As a non religious person it spoke to me deeply about the meaning and level of importance in people's lives and how it helps them comprehend and accept both the beauty and the brutality of the natural world and the human experience.

And... I don't know, I can't summarize the themes of the film any more meaningfully than Ang Lee's images, especially experienced in 3D in a crowded theatre full of people. So if you can before it's pushed out completely from theaters try and see the film, OK? I can't speak for the book, but I can speak for Ang Lee as a film maker of great poetry, the film as one of the most effective blendings of real life visuals and special effects I've encountered, and the central performance as perhaps my favorite film performance so far this year (allowing that I haven't seen Lincoln and apparently Daniel Day Lewis is a great actor, but I think we all already knew that).

For it's immersive and striking use of 3D to develop a compelling story as told by a recognized film maker an immediate comparison that comes to mind is Hugo, Martin Scorceses' film from last year and also his first foray into 3D and one of the first films after Avatar that people went around seeing it was enhanced the experience to see it in that format. Except for me, Hugo was completely artificial, from it's visuals which were completely computer animated to it's performances and it's sentiment it felt calculated to the point of maudlin inauthenticity compared to Life of Pi. And mind you, Hugo is a different film with a very different message and is fundamentally supposed to be the film maker's love letter to the art of film making or whatever it was I read in reviews of the film and am parroting back.

But Life of Pi for me spoke to the depth of the human experience, and the search for meaning against a back drop of brutality, beauty and the omni present drive to survive whatever horrible things transpire. And ultimately the film for me was about the role of religion and mythology in making the harsh discordance of our experiences palatable and understandable.

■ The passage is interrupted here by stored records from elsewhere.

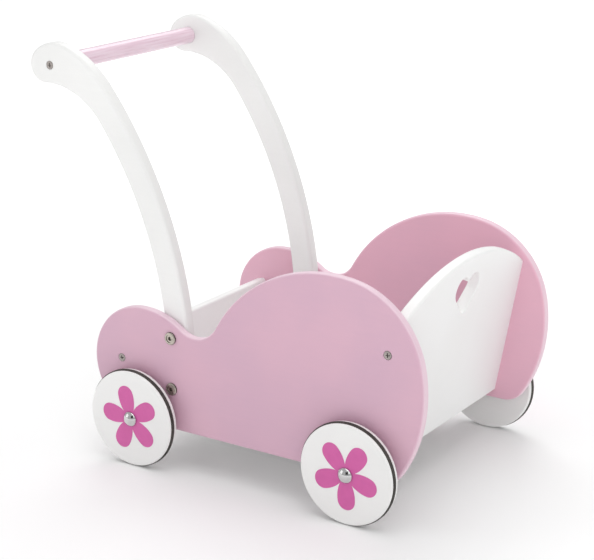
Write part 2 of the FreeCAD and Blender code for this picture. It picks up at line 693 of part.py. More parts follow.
def handle_arm(side):
    """Bent arm against the inside of a side panel, from a rounded foot up to a rounded head."""
    body = new_body(side + "_handle_arm")
    sketch = sketch_on(body, "XZ_Plane", "outline")
    front, rear = s.arm_front_x, s.arm_front_x - s.arm_width
    start, foot = s.arm_sweep_start, (s.arm_front_x - s.arm_width / 2, s.lower_bolt_height)
    long_front = (front - s.arm_front_radius, start)
    long_rear = (rear - s.arm_rear_radius, start)
    rise = float(s.arm_sweep_end - start)
    turn_x = float(long_front[0]) + math.sqrt(float(s.arm_front_radius) ** 2 - rise ** 2)
    upper_start = (turn_x, float(s.arm_sweep_end))
    upper = reach(upper_start, long_front, s.arm_upper_radius)
    shoulder = circles_meet(upper, s.arm_upper_radius - s.arm_shoulder_radius, arm_head,
                            s.arm_shoulder_radius - s.arm_head_radius, -1)
    hollow = circles_meet(long_rear, s.arm_rear_radius - s.arm_hollow_radius, arm_head,
                          s.arm_hollow_radius + s.arm_head_radius, -1)
    front_top, rear_top = ((float(x), float(start)) for x in (front, rear))
    front_foot, rear_foot = ((float(x), float(foot[1])) for x in (front, rear))
    shoulder_start = reach(upper, shoulder, s.arm_upper_radius)
    head_start = reach(shoulder, arm_head, s.arm_shoulder_radius)
    head_end = reach(arm_head, hollow, s.arm_head_radius)
    hollow_end = reach(long_rear, hollow, s.arm_rear_radius)
    smooth_outline(sketch, [
        (front_foot, front_top),
        (long_front, front_top, upper_start, 1),
        (upper, upper_start, shoulder_start, 1),
        (shoulder, shoulder_start, head_start, 1),
        (arm_head, head_start, head_end, 1),
        (hollow, head_end, hollow_end, -1),
        (long_rear, hollow_end, rear_top, -1),
        (rear_top, rear_foot),
        (foot, rear_foot, front_foot, 1),
    ])
    for index in (0, 7):
        sketch.addConstraint(Sketcher.Constraint("Vertical", index))
    radii = (s.arm_front_radius, s.arm_upper_radius, s.arm_shoulder_radius, s.arm_head_radius,
             s.arm_hollow_radius, s.arm_rear_radius)
    for index, radius in enumerate(radii, start=1):
        limit(sketch, "Radius", index, to=radius)
    limit(sketch, "DistanceX", -1, START, 0, START, to=front)
    limit(sketch, "DistanceX", -1, START, 7, START, to=rear)
    limit(sketch, "DistanceY", -1, START, 8, CENTRE, to=foot[1])
    limit(sketch, "DistanceY", -1, START, 1, CENTRE, to=start)
    limit(sketch, "DistanceY", -1, START, 6, CENTRE, to=start)
    limit(sketch, "DistanceY", -1, START, 1, END, to=s.arm_sweep_end)
    pin(sketch, 4, CENTRE, *arm_head)
    out = SIDES[side]
    bar = pad(body, sketch, "bar", s.arm_thickness, backwards=out < 0)
    round_edges(body, bar, "rounding", s.arm_rounding,
                in_plane("Y", 0, -out * float(s.arm_thickness)))
    for number, (x, height) in enumerate(bolt_centres, start=1):
        drill(body, f"insert_hole_{number}", (x, 0, height), -out,
              s.insert_radius + s.fit_clearance, s.insert_length + s.fit_clearance)
    countersink(body, "grip_screw", *grip_centre, 0, -out)
    keep(body, body.Name, place(0, out * float(half_inside), 0))


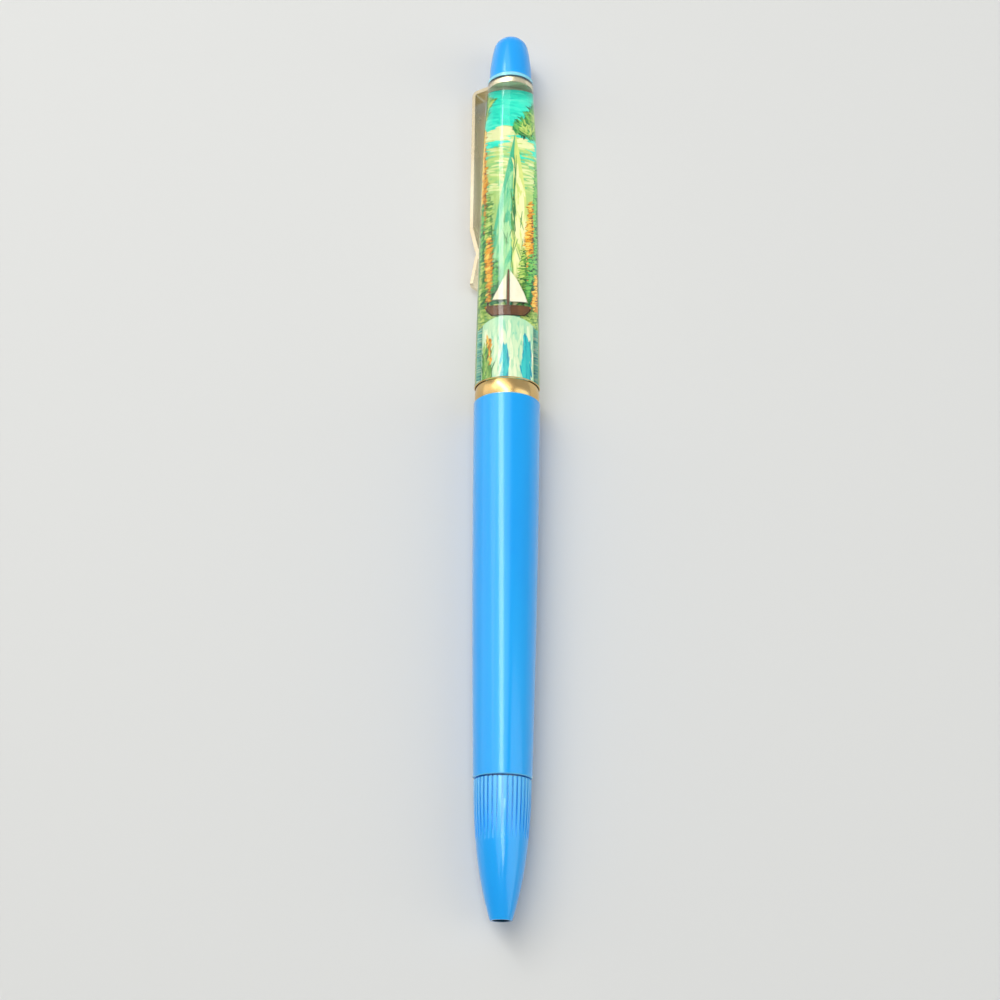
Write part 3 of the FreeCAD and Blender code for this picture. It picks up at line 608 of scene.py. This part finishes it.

Which again, as a non religious person, really spoke to me. Especially because, repeating myself, being a non religious person that's something I don't get or understand... being able to place your total faith in a power greater than yourself or in the idea that a power greater than you or your conception exists and entering into rituals that reaffirm that feeling and it being the fundamental thing from which you draw meaning or the power to go on living or whatever the purpose religion serves for any individual. It's super foreign to me. But unlike some religious people who may disdain it or find it distasteful... I enjoy seeing an instance of this wherein it's celebrated with such beauty and sensitivity, and it reminds me of the argument I always want to articulate in favor of religion that being that it's inspired so much art work of incredible, breath taking beauty.

I mean, right? Come on other atheists, Handel's messiah? The sistene chapel? Examples of spiritually informed art not from Western Culture... uh, the pyramids! That's something! Buddhist art too! Yeah, all incredible works of art the experience of which has enriched the human experience for literally countless lives across generations, you have to admit that's worthwhile. And even if religion is a source for a lot of problems, it can be a worth while lens through which to consider the world even if it's foreign to you or you've chosen to distance yourself from it because it was the lens through which so, so much of the human experience has been considered through out human history, right?

As an atheist trying to understanding the role and the experience of religion, I can have faith in at least that much.